You missed my "clear and explicit question", but I'm going to answer you 
anyway just to keep things clear.

> Martijn described a way to highlight the behavior that users may never
> guess on their own, and further showed a way to make the behavior
> configurable.  He pointed out that it's the way things have been done
> all over KDE.

Wrong. _I_ am the one that pointed out that people won't guess by their own 
that Ctrl-Enter submits (which is what Martijn wants to use by keeping a 
multilineedit). _I_ am the one that wants to make the behaviour 
configurable (by using QLineEdits by default and so, Enter submits and 
allow to set a checkbox that makes kopete use multilineedits, and so 
Ctrl-Enter submits, being completely standard comformant). And Martijn 
_and_ _me_ have always talked about making things standard comformant, 
noone said _never_ to make a multilineedit send on Enter, or use 
non-standard key bindings.

>
> Your reply dismissed it, implying that "IM clients" are special in some
> way.

They are special because _every_ application is special somehow and needs 
specific work to make it usable. Relying in a tooltip or ktip to tell the 
user how to use an application is bad design, and that's what I wanted to 
say.
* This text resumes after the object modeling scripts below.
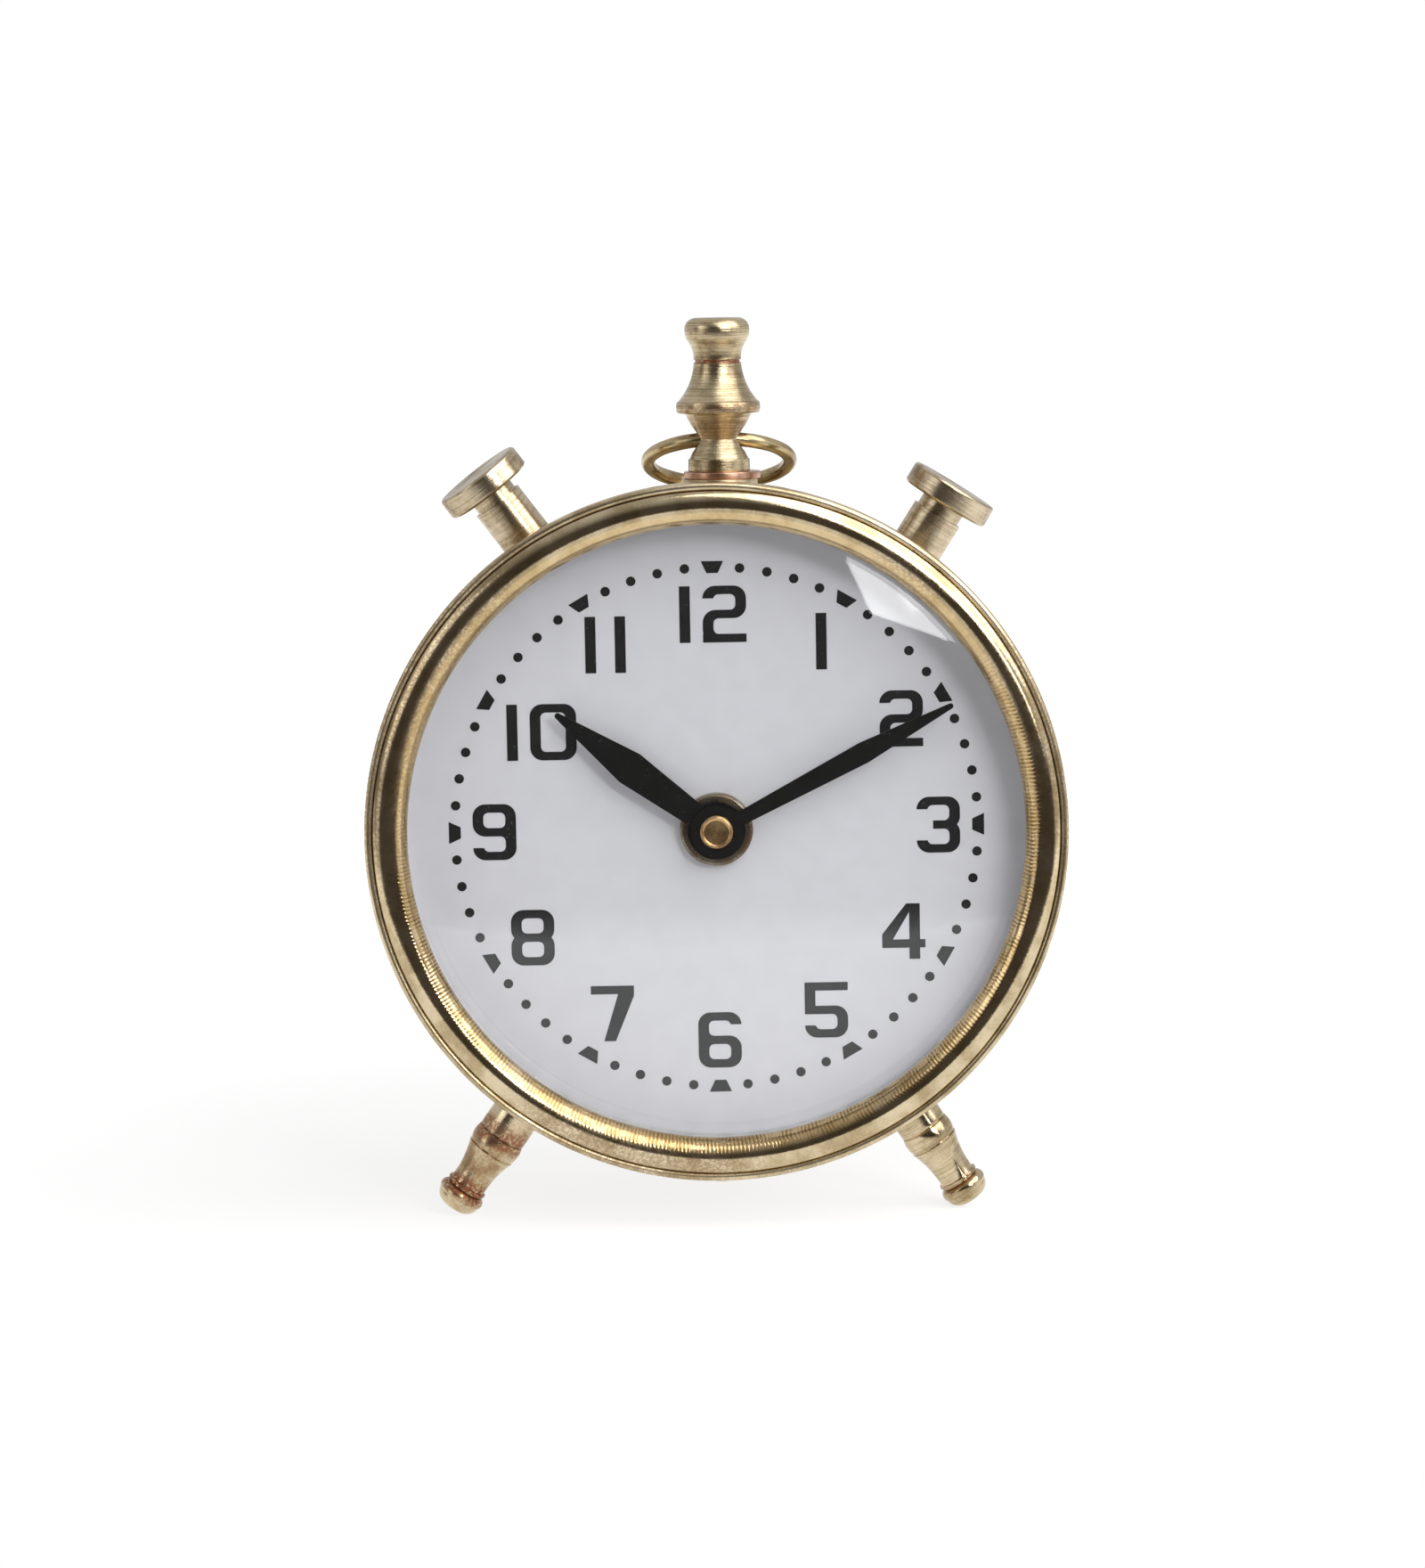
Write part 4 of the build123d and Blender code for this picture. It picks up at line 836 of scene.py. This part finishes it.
# Finial, turned in one piece, with a hole across its waist for the bow ring
finial_profile = outline(
    (0, stud_bottom),
    (stud_radius, stud_bottom),
    (stud_radius, washer_top),
    (finial_base_radius, washer_top),
    (finial_base_radius, finial_base_top),
    (finial_cone_radius, finial_base_top),
    (waist_radius, waist_height),
    (waist_top_radius, collar_bottom),
    (collar_radius, collar_bottom),
    (collar_radius, collar_top, 0.2),
    (collar_top_radius, collar_top),
    (finial_neck_radius, groove_bottom, -0.6),
    (groove_radius, groove_bottom),
    (groove_radius, neck_top),
    (finial_neck_radius, neck_top),
    (shoulder_radius, shoulder_height, -0.25),
    (crown_radius, crown_middle, 0.2),
    (finial_top_radius, finial_top, 0.55),
    (0, finial_top),
)
finial_points = divided(eased(finial_profile, 0.14), 0.4, washer_top, finial_top)
finial = lathe("finial", finial_points, finial_place, slices=160)
hole_arc = ring_radius - ring_wire_radius - ring_hole_clearance
hole_middle = ring_radius - hole_arc
hole_mouth = ring_radius - sqrt(hole_arc**2 - ring_hole_reach**2)
hole_profile = outline(
    (0, -ring_hole_reach),
    (hole_mouth, -ring_hole_reach),
    (hole_mouth, ring_hole_reach, -(hole_mouth - hole_middle)),
    (0, ring_hole_reach),
)
across = finial_place @ Matrix.Translation((0, 0, waist_height * mm)) @ Matrix.Rotation(pi / 2, 4, "Y")
drilled(finial, [lathe("cutter", hole_profile, across, slices=64)])
finial.data.set_sharp_from_angle(angle=sharp_angle)
piece_done(finial, brass_finial, "case", "brass", "finial")

# Washer and pedestal under the finial
washer_bore = stud_radius + washer_clearance
washer_profile = [
    (washer_bore, washer_bottom),
    (washer_radius, washer_bottom),
    (washer_radius, washer_top),
    (washer_bore, washer_top),
]
washer_place = finial_place @ Matrix.Translation((washer_shift * mm, 0, 0))
washer = lathe("washer", eased(washer_profile, 0.2, closed=True), washer_place, slices=120)
piece_done(washer, copper_washer, "case", "copper_washer", "finial_washer")
pedestal_profile = [
    (stud_radius + seat_gap, drum_radius),
    (washer_radius, drum_radius),
    (washer_radius, washer_bottom),
    (stud_radius + seat_gap, washer_bottom),
]
pedestal = lathe(
    "pedestal", eased(pedestal_profile, 0.15, closed=True), finial_place, slices=120,
    shift=saddled(saddle(finial_place, drum_radius + seat_gap), 0.0, drum_radius + 0.2),
)
piece_done(pedestal, brass_pedestal, "case", "brass", "finial_pedestal")

# Bow ring, bent from wire, with the joint of its ends on the left
ring_place = (
    finial_place
    @ Matrix.Translation((0, 0, waist_height * mm))
    @ Matrix.Rotation(radians(-ring_lie), 4, "X")
    @ Matrix.Translation((0, ring_radius * mm, 0))
)
wire_turns = [2 * pi * step / 40 for step in range(40)]
ring_profile = [
    (ring_radius + ring_wire_radius * cos(turn), ring_wire_radius * sin(turn)) for turn in wire_turns
]


def ring_joint(angle, length, radius, height):
    """A fine gap where the wire's ends meet, and a slight waviness of the wire."""
    dent = 0.16 * max(0.0, 1 - abs(angle - radians(196)) / 0.022)
    wave = 0.03 * sin(3 * angle + 0.6) + 0.015 * sin(11 * angle)
    scale = (wave - dent) / ring_wire_radius
    return ((radius - ring_radius) * scale, height * scale)


bow_ring = lathe("bow_ring", ring_profile, ring_place, slices=300, shift=ring_joint)
piece_done(bow_ring, brass_ring, "bow_ring", "brass", "bow_ring")

# Legs, each turned in one piece and screwed onto a stud. Their heights run from the foot upwards
foot_steps = [
    (0, 0),
    (foot_end_radius, 0),
    (foot_radius, foot_middle, foot_bulge),
    (ankle_radius, foot_top, foot_bulge),
]
ankle_steps = [
    (ankle_radius, bead_low),
    (bead_radius, bead_low),
    (bead_radius, bead_high),
    (ankle_radius, bead_high),
]
upper_steps = [
    (upper_groove_radius, upper_groove_low),
    (upper_groove_radius, upper_groove_high),
    (upper_bead_radius, upper_groove_high),
    (upper_bead_radius, upper_bead_top, 0.25),
    (top_groove_radius, upper_bead_top),
    (top_groove_radius, top_groove_high),
    (upper_bead_radius, top_groove_high),
]
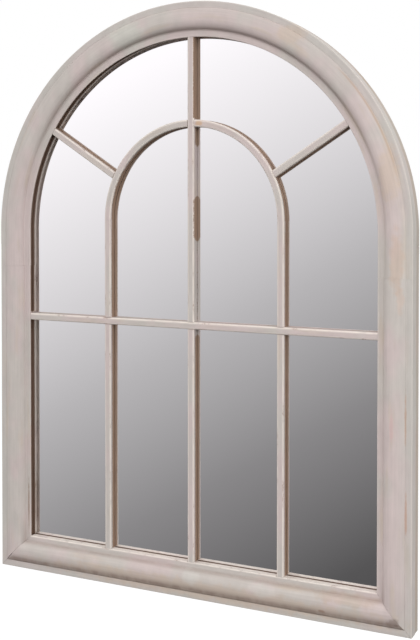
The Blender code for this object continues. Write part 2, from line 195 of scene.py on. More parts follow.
# %% Place the camera
camera_place = (0.9456, -1.8739, 0.7395)
camera_turn = math.radians(26.14)
camera_dip = math.radians(1.14)
camera = show("camera", bpy.data.cameras.new("camera"))
camera.location = camera_place
camera.rotation_euler = (math.pi / 2 - camera_dip, 0, camera_turn)
camera.data.lens = 61.28
camera.data.sensor_width = 36
camera.data.shift_y = -0.161
bpy.context.scene.camera = camera
print("camera %.2f m in front of the wall" % abs(camera_place[1]))

# %% [markdown]
# The studio is white. What the mirror shows is a large soft card that fades from white, up on the
# left, to grey, low on the right, so the world gives reflected rays a ramp by their direction.
# Paint gets its light from a dome that is bright above and dim below, and from three wide lamps.

# %% Light the studio
world = bpy.data.worlds.new("studio")
bpy.context.scene.world = world
world.use_nodes = True
sky = world.node_tree
sky.nodes.clear()
direction = out(sky, "ShaderNodeTexCoord", key="Generated")
card_slope = 0.58
card_tones = [(-0.36, 40), (-0.152, 87), (-0.013, 138), (0.126, 184), (0.265, 226), (0.4, 257), (0.48, 266)]
card_low, card_high = card_tones[0][0], card_tones[-1][0]
card = direction.vector("DOT_PRODUCT", (-card_slope, 0, 1)).ranged(card_low, card_high)
ramp = put(sky, "ShaderNodeValToRGB", {"Fac": card})
while len(ramp.color_ramp.elements) < len(card_tones):
    ramp.color_ramp.elements.new(0.5)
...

Of course, you can always tell people how to use an application in a 
tip of the day, but isn't it better if they don't have to read it and the 
application just "works as expected" ?

>
> And I replied, challenging that assumption.  Especially in the case of
> using KActions to get configurable key bindings, that's just how things
> seem to be done in KDE.

I don't have anything against using KAction (where did you read that?), I 
am against making bad default decisions that force people to use 
mega-cool-kaction key binding configuration dialogs to make things usable. 
Don't you really see anything wrong with that ?

>
> What didn't I understand in this sequence?
>

It's all above (and was in other mails in the thread if you would have read 
them)

And now _this_ is my last mail in this matter, please answer in private if 
you want to continue arguing.

Greetings,

--
Antonio Larrosa Jimenez
KDE Core developer  - larrosa at kde.org
http://devel-home.kde.org/~larrosa/
KDE - The development framework of the future, today.